Very interesting 99_! I am somewhat surprised there hasn't been a move to showcase those imperfect hides as artisinal and more authentic and natural than perfect ones. But maybe that's too much of an active reminder that your leather handbag used to be alive.
posted by jacquilynne at 2:15 PM on December 20, 2019 [2 favorites]


I thrift shop; in part out of brokeness, in part out of a desire for certain styles that aren't popular. But in part because the quality of clothing was so much better, and not that long ago. Cheap brands from I'm guessing 10 years give or take a couple years, seem like luxury brands due to the quality of fabric. Now, just no.

Two years ago, I got 3 dresses from Gap (I loved the first so I bought two more identical ones). Around the same time I ordered two 2nd hand Gap skirt from Poshmark of a style I used to have and loved.
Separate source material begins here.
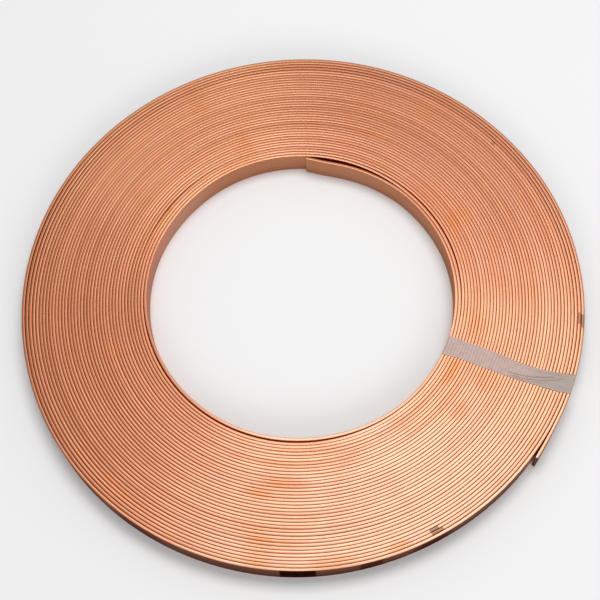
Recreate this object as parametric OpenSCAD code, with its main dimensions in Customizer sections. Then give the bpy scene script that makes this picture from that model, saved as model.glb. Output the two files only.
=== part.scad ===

3 new dresses are wearing out. The two older skirts? Going strong and they've been passed through two people.

And leather - someone please please give me a quality leather shoe or boot that lasts as opposed to plastic shoes that fall apart within a couple weeks. The problem is that leather isnt a guarantee of quality anymore. I have a pair of leather boots new since October, and they're falling apart. It's like leather stretched over plastic parts that are already crumbling.

I don't want to abide fast fashion, it's just that's often all there is. (outside of buying older clothing)
posted by [insert clever name here] at 12:57 AM on December 21, 2019 [2 favorites]


And leather - someone please please give me a quality leather shoe or boot that lasts as opposed to plastic shoes that fall apart within a couple weeks.

I've also seen a lot of plastic shoes sold as "vegan" at leather shoe prices. Pardon my cynicism, but a whole lot of "vegan leather" goods seem to just be a way to sell crappy product for more money.
posted by fiercecupcake at 7:59 AM on December 23, 2019 [3 favorites]


And leather - someone please please give me a quality leather shoe or boot that lasts as opposed to plastic shoes that fall apart within a couple weeks.

The Drifter Leather shoes hold up and can be resoled.